Mengapa kasus ini penting, dan apa yang dipertaruhkan?
Kasus dugaan korupsi dana hibah di Jawa Timur bukan sekadar masalah administratif: anggaran publik yang melibatkan masyarakat kecil (pokmas), birokrasi provinsi, dan distribusi sumber daya public, erat kaitannya dengan keadilan sosial, transparansi pemerintahan, dan kepercayaan rakyat terhadap institusi.
Jika penegakan hukum terhadap pejabat tinggi seperti Khofifah dilakukan setengah-hati, misalnya dengan prosedur yang tidak konsisten atau persepsi “istimewa” — maka pesan yang diterima publik adalah bahwa elite tetap memiliki pelindung, dan korupsi struktural tetap berpeluang lolos.
Sebaliknya, jika penyidikan dilanjutkan dengan standar tinggi, dokumentasi terbuka, pemeriksaan transparan, kesetaraan prosedur, maka kasus ini bisa menjadi preseden bagi reformasi akuntabilitas di tingkat daerah dan pusat.
Status terkini
Per 3 Oktober 2025, 21 orang telah ditetapkan sebagai tersangka oleh KPK dalam kasus dana hibah Pokmas Jatim (2019–2022). Nama Khofifah belum termasuk dalam daftar tersebut.
KPK menyatakan bahwa proses penyidikan masih berlangsung, termasuk verifikasi aliran dana ke penerima, audit dokumen, dan pemeriksaan saksi/terlapor baru.
Publik, akademisi, dan penggiat antikorupsi perlu memonitor jalannya proses: apakah penyidikan tetap adil dan transparan, apakah prosedur sama untuk semua, apakah ada perlakuan khusus bagi pejabat — karena hasilnya akan sangat menentukan kredibilitas penegakan hukum dan demokrasi di tingkat daerah.
Penilaian Redaksi
Kasus dana hibah di Jawa Timur menunjukkan bahwa dalam politik & pemerintahan, kekuatan jaringan sosial, legitimasi kelembagaan, dan dukungan massa bisa memberi perlindungan besar terhadap elite, bahkan ketika ada tuduhan serius terhadap pengelolaan anggaran publik.

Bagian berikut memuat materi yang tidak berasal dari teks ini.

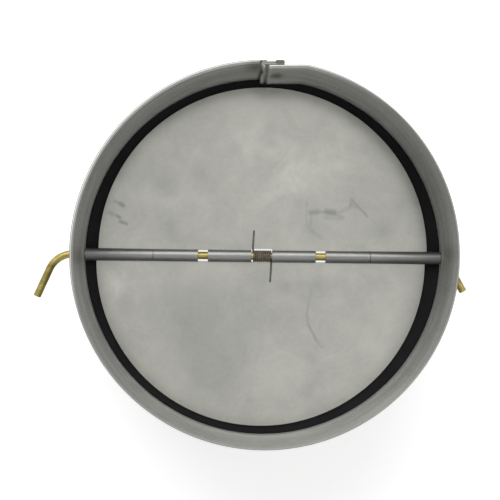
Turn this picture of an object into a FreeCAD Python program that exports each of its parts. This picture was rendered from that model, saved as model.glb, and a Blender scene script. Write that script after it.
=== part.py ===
import FreeCAD, Part
import math
import os

from FreeCAD import Placement, Rotation, Vector

# Round butterfly backdraft damper for a 6 in duct: a rolled collar, two half-disc flaps on one hinge
# rod, a gasket ring that they close on, and the torsion spring that closes them.
# Millimetres. The collar's axis is Z and its inlet rim stands on Z = 0, so air goes up, out of the top.
# The hinge rod runs along X. The upper flap is the one on the +Y side.

# Collar
collar_radius = 76.0          # outside, takes a 6 in duct
collar_length = 88.0
collar_sheet = 0.6
bore_radius = collar_radius - collar_sheet
hinge_height = collar_length / 2   # of the rod's axis above the inlet rim
rod_hole_clearance = 0.4      # round the rod in the collar's two drilled holes

# Lock seam at the top of the collar: each edge of the sheet is folded back and hooked in the other
seam_length = 7.25            # straight run between the two folds
seam_gap = 0.05               # between the folded layers
seam_hook_gap = 0.1           # left before the end of each hooked edge meets the other fold
seam_blend_radius = 12.0      # where the inner layer bends into the round wall
seam_notch_start = 0.45       # relief in the outer layer at each rim, from the start of the seam
seam_notch_width = 4.3
seam_notch_depth = 3.0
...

Keputusan pemeriksaan terhadap Khofifah di Polda Jatim, bukan markas pusat antikorupsi, memperlihatkan bahwa prosedur hukum bisa saja mengikuti logika operasional atau pragmatisme, tetapi hal itu berpotensi melemahkan persepsi independensi dan keadilan.

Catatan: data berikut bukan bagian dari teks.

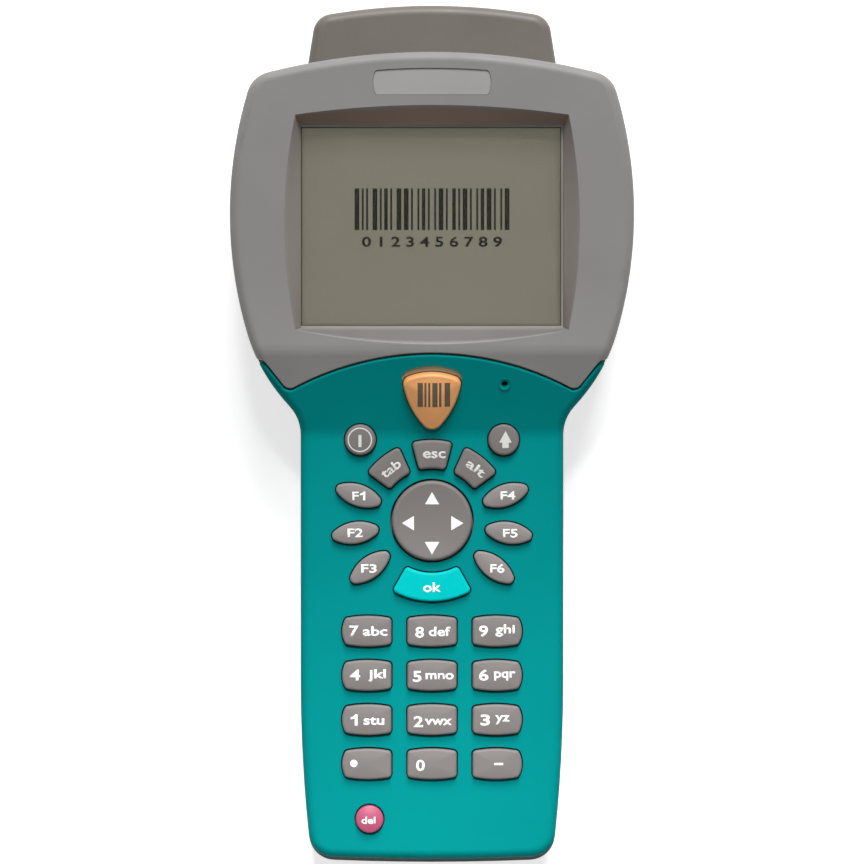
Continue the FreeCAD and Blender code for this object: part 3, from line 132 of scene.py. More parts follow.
def finish_material(tree, shader):
    """Links a shader to a new output."""
    add_node(tree, "ShaderNodeOutputMaterial", {"Surface": shader.outputs[0]})


def blend_colours(tree, share, first, second):
    """Mix of two colours by a share; either colour may be a socket."""
    mix = add_node(tree, "ShaderNodeMix", {0: share}, data_type="RGBA")
    for place, value in ((6, first), (7, second)):
        if isinstance(value, bpy.types.NodeSocket):
            tree.links.new(value, mix.inputs[place])
        else:
            mix.inputs[place].default_value = value
    return mix.outputs[2]


def spread(tree, value, low, high, start=0.3, end=0.7):
    """Maps the range of a value from start to end onto the range from low to high.

    By default start and end hold the useful middle of a noise.
    """
    node = add_node(tree, "ShaderNodeMapRange",
                    {"Value": value, "From Min": start, "From Max": end,
                     "To Min": low, "To Max": high})
    return node.outputs["Result"]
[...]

Sejauh ini, Khofifah tetap berada dalam posisi relatif aman: statusnya saksi, bukan tersangka; jaringan sosial-politiknya kuat; dan basis dukungannya luas. Namun, masa depan reputasinya dan kredibilitas penegakan hukum di Jatim serta nasional tetap dipertaruhkan — tergantung pada bagaimana proses penyidikan dan penegakan hukum ini dijalankan ke depan.